Aparecem os rituais que repetiremos, porque nos acalmam Estaremos menos inquietos. Chega um tempo em que só os outros se inquietam connosco. Mas estamos cá.
Mas ainda é cedo para ti. Eu estou dez anos à frente. Continuas a escrever e as tuas palavras continuam a ser amadas. Não podes esconder-te numa concha que te criaram e tu criaste para te defenderes. Quem te conhece, quem te ama, sabe que vais renascer. E ficarás mais forte, mais livre, mais auto-confiante.

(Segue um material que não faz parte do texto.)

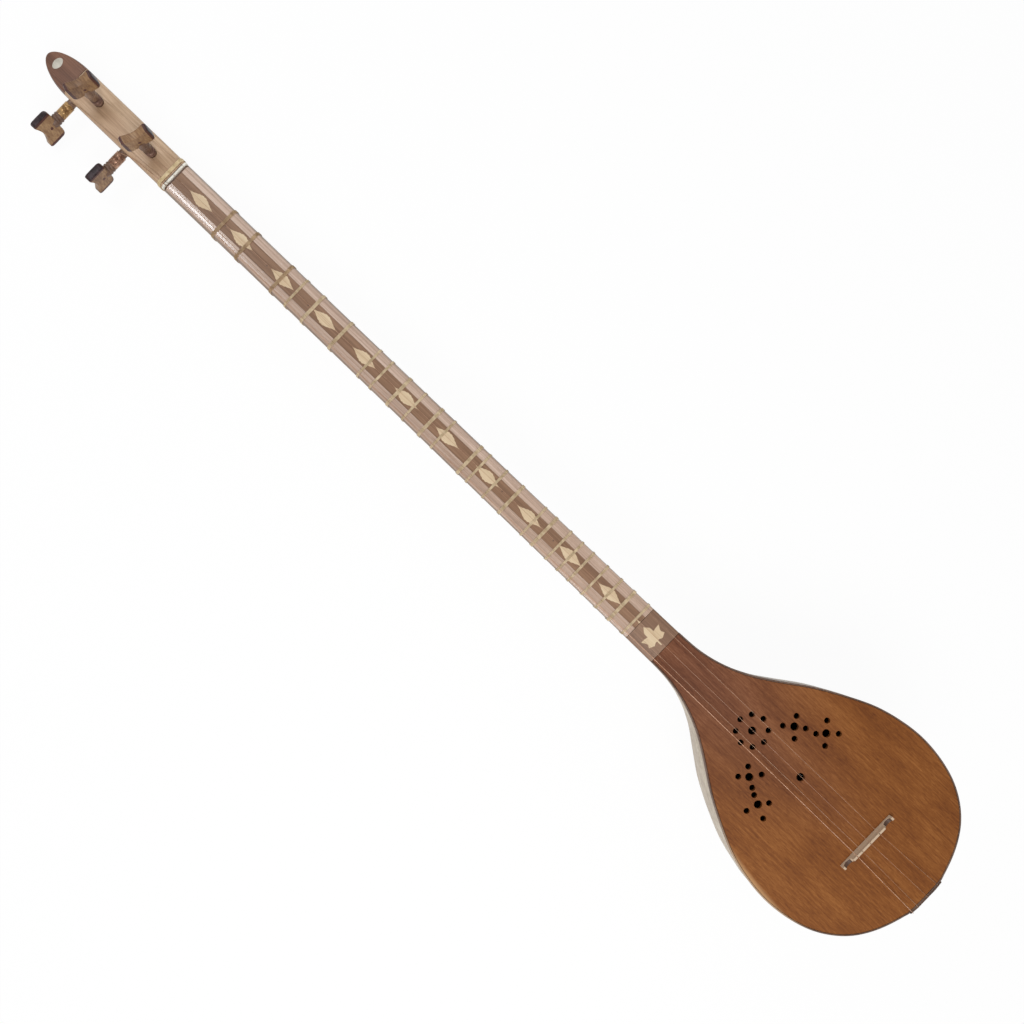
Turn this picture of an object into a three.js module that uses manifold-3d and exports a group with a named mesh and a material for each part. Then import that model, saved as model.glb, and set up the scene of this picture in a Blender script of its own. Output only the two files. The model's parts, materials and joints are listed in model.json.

Isaurinda preocupa-se, mas tu sabes que necessitas de falar sobre o que te magoa e inquieta. Sabes que será meio ” caminho andado ” para voltar a alegria e serenidade e como diz a canção ” tanto caminho andado, desde o primeiro poema” , desde a primeira conversa, abraço,muita emoção partilhada, tanta AMIZADE que não morreu. Pois fala com quem te gosta, te lê e te pode ajudar a encontrar esse caminho. Não és Homem para desistir. Tu és o ” mestre “, disse-mo mais que uma vez um amigo comum.
Pego no pano e vou com a Isaurinda. Vou associar-me a ela e vai aparecer um renascimento que acabará com ” este tempo de esquecimento.” Depois vais arrecadar num sótão sem porta para ir à arca procurar..
Isaurinda, não me digas nada, mas toma conta deste meu querido amigo. Muitos beijinhos.
Obrigado Ivone. Os tempos do fim. Os tempos de outros tempos. Um outro estádio. Um cansado fim. Abraço.
Existe,de tão doloroso esquecemo-nos que é ali na porta ao lado
Sem remetente,sem número, a fatalidade das coisas tem rosto,um nome próprio dito quase a medo.Um medo que assusta.
Quem me dera saltar à corda,ao elástico,à fogueira…e ir por aí…sem saber o nome dessa coisa medonha e assustadora.
Texto de uma realidade impiedosa.Obrigada meu querido amigo pela sensibilidade. Um abraço
Obrigado Célia. Tão lúcida, minha amiga. Violento é o sofrimento de quem cai nestes poços. Abraço.
A sábia Isaurinda como sempre tem razão, não obstante ser um excelente texto, retrato fiel de uma realidade para todos os que vão envelhecendo e ficando dependentes, é triste, muito triste! Obrigada, meu amigo. Coração ao alto! Fique bem. Um beijinho
Obrigado Madalena. Saber do sofrimento, do doente e do cuidador. Tentar ajudar pela escrita. Alertar. Abraço.